• Exercise instructions:
In the listing below, locate the lines that hold the string "object". Copy those lines.

• Data records:
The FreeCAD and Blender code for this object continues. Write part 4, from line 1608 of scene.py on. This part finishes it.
...
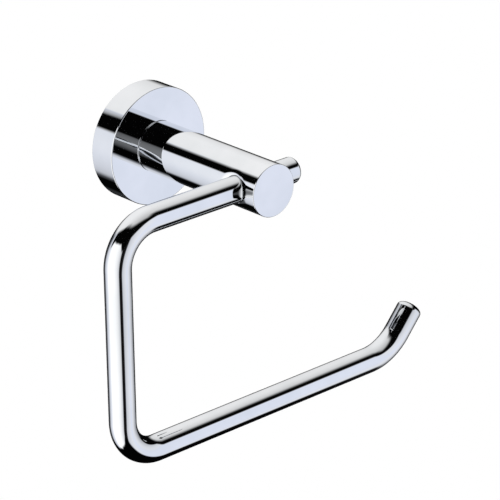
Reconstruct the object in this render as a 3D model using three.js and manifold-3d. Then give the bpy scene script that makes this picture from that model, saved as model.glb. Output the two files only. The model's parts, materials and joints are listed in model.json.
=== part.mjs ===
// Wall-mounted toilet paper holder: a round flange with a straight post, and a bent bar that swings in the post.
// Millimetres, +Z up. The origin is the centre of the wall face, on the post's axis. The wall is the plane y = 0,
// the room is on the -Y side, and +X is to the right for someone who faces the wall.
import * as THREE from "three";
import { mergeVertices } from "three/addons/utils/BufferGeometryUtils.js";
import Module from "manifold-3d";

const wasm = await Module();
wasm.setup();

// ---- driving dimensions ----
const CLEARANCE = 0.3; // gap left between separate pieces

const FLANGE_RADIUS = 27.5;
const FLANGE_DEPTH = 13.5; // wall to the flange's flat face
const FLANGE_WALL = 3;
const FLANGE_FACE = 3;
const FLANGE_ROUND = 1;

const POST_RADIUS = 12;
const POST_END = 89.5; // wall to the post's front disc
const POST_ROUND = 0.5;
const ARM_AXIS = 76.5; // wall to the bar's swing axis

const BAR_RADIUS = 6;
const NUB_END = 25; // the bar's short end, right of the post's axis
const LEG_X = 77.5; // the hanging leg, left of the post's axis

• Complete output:
The FreeCAD and Blender code for this object continues. Write part 4, from line 1608 of scene.py on. This part finishes it.
Reconstruct the object in this render as a 3D model using three.js and manifold-3d. Then give the bpy scene script that makes this picture from that model, saved as model.glb. Output the two files only. The model's parts, materials and joints are listed in model.json.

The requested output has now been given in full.